Thanks for the detailed reply. So the OE board can actually do 16 bits digital in, but only 8 lines are wired to the HDMI connector? That's excellent news! The 8 bit input limitation was the sole reason we were considering going with the RHD2000 from Intan. Does the OE plugin-GUI software support all 16 bits? From the screenshots I saw, it looked like only 8 bits. Perhaps this should be clarified somewhere on the main website.

We do actually have an OE board, v2.1 rev 3 (May 2013) with a USB 2.0 connector. Looking at the bottom of the board, I see that 8 holes are labelled DIGITAL_IN_9 through 16, so that must be the header you're talking about.

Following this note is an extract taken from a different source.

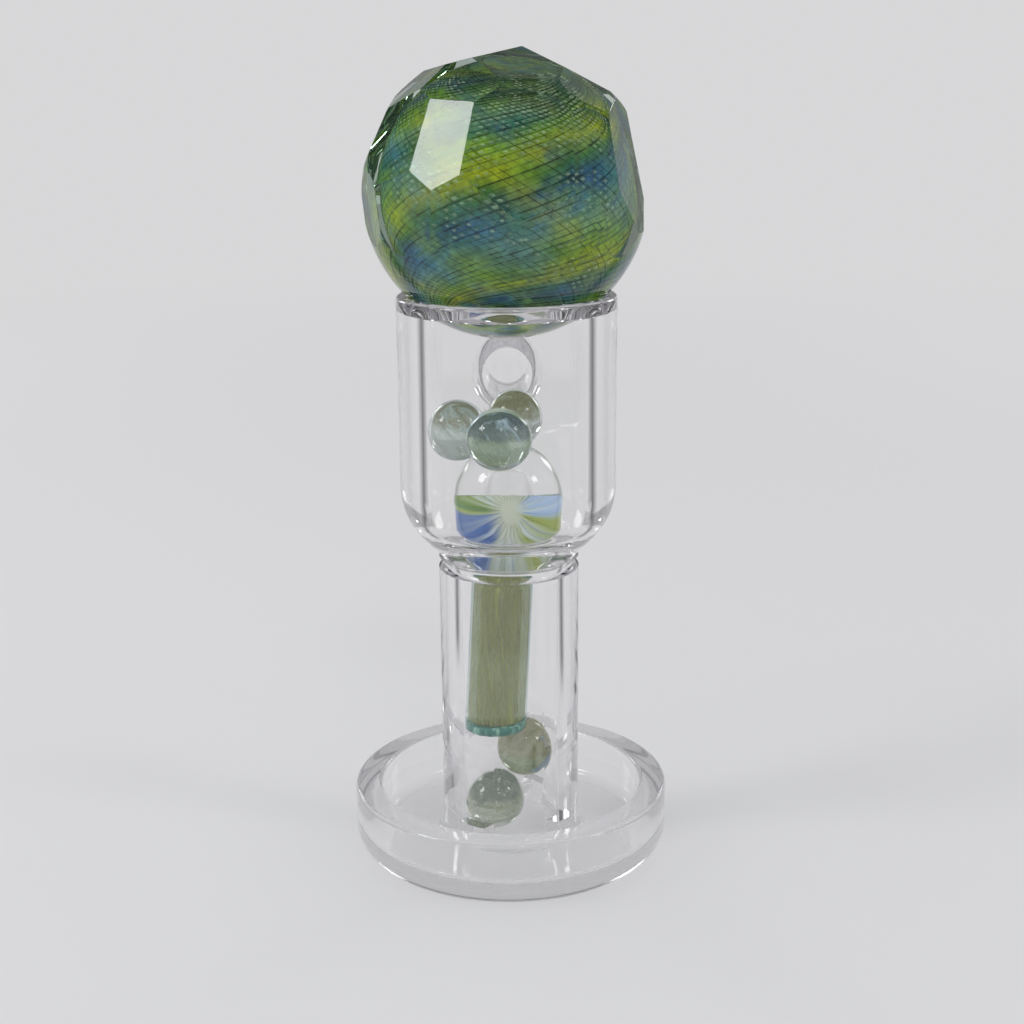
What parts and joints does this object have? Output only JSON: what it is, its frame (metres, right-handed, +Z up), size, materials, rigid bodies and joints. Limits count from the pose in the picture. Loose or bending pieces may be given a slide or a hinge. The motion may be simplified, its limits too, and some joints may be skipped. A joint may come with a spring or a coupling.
{
  "type": "quartz slurper nail",
  "caption": "Clear quartz slurper nail with a dish, slotted tube, cup and ground-joint neck, and loose glass marbles, pearls and a pillar that cap and fill it.",
  "frame": {"origin": "centre of the underside of the dish, on which the nail stands", "axes": "+Z up along the axis of the cup and the tube; +Y towards the side where the neck leaves the cup; +X to the right, seen from the front"},
  "size_m": [0.0376, 0.0518, 0.0938],
  "materials": {
    "quartz": "clear, fire polished",
    "ground_quartz": "finely ground, matt",
    "cap_glass": "clear, with polished cut flats",
    "cap_net": "green, yellow and blue bands under a net of fine canes with bubbles",
    "valve_glass": "clear, faintly smoky, polished",
    "valve_blossom": "white stem with green, yellow and blue petals",
    "front_pearl": "translucent blue-grey and green, polished",
    "left_pearl": "translucent olive with pale streaks, polished",
    "rear_pearl": "translucent olive, polished",
    "pillar_glass": "clear, polished",
    "pillar_streaks": "olive and amber with upright streaks",
    "high_pearl": "translucent olive, polished",
    "low_pearl": "translucent pale olive with a blue patch, polished"
  },
  "bodies": {
    "nail": {"dish_floor": "quartz", "dish_wall": "quartz", "foot_fillet": "quartz", "slurper_tube": "quartz", "throat_weld": "quartz", "cup_bowl": "quartz", "cup_barrel": "quartz", "neck_fillet": "quartz", "neck_arm": "quartz", "neck_elbow": "quartz", "neck_drop": "quartz", "ground_joint": "ground_quartz"},
    "cap_marble": {"cap_marble_casing": "cap_glass", "cap_marble_core": "cap_net"},
    "valve_marble": {"valve_marble_casing": "valve_glass", "valve_marble_blossom": "valve_blossom"},
    "pearl_front": {"upper_pearl_front": "front_pearl"},
    "pearl_left": {"upper_pearl_left": "left_pearl"},
    "pearl_rear": {"upper_pearl_rear": "rear_pearl"},
    "pearl_high": {"lower_pearl_high": "high_pearl"},
    "pearl_low": {"lower_pearl_low": "low_pearl"},
    "pillar": {"pillar_casing": "pillar_glass", "pillar_core": "pillar_streaks"}
  },
  "joints": [
    {"name": "cap_lift", "type": "slide", "parent": "nail", "child": "cap_marble", "axis": [0, 0, 1], "range_m": [0, 0.04]},
    {"name": "valve_turn", "type": "hinge", "parent": "nail", "child": "valve_marble", "pos_m": [0, 0, 0.04371], "axis": [0, 0, 1], "continuous": true},
    {"name": "front_pearl_orbit", "type": "hinge", "parent": "nail", "child": "pearl_front", "pos_m": [0, 0, 0.05172], "axis": [0, 0, 1], "continuous": true},
    {"name": "left_pearl_orbit", "type": "hinge", "parent": "nail", "child": "pearl_left", "pos_m": [0, 0, 0.05172], "axis": [0, 0, 1], "continuous": true},
    {"name": "rear_pearl_orbit", "type": "hinge", "parent": "nail", "child": "pearl_rear", "pos_m": [0, 0, 0.05172], "axis": [0, 0, 1], "continuous": true},
    {"name": "high_pearl_orbit", "type": "hinge", "parent": "nail", "child": "pearl_high", "pos_m": [0, 0, 0.01147], "axis": [0, 0, 1], "continuous": true},
    {"name": "low_pearl_orbit", "type": "hinge", "parent": "nail", "child": "pearl_low", "pos_m": [0, 0, 0.00581], "axis": [0, 0, 1], "continuous": true},
    {"name": "pillar_orbit", "type": "hinge", "parent": "nail", "child": "pillar", "pos_m": [0, 0, 0.0245], "axis": [0, 0, 1], "continuous": true}
  ],
  "couplings": [
    {"joint": "left_pearl_orbit", "follows": "front_pearl_orbit", "ratio": 1},
    {"joint": "rear_pearl_orbit", "follows": "front_pearl_orbit", "ratio": 1},
    {"joint": "low_pearl_orbit", "follows": "high_pearl_orbit", "ratio": 1},
    {"joint": "pillar_orbit", "follows": "high_pearl_orbit", "ratio": 1}
  ]
}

As for the level shifter, I emailed Reid Harrison about plugging 5V directly into the 3.3V digital inputs on the RHD2000. He said that doing so causes no problems in their testing. I tried it myself with the RHD2000 board in my previous lab (Nick Swindale at UBC in Vancouver), and it worked fine. But maybe it's worth doing the level bitshifting anyway.

The grid of holes in the top left quadrant of the OE board, is that disconnected from all the rest of the circuitry? If so, I guess it's meant to be used as a prototyping board or breadboard. Are the rows or columns in the grid connected to each other within the PCB, or all they all disconnected?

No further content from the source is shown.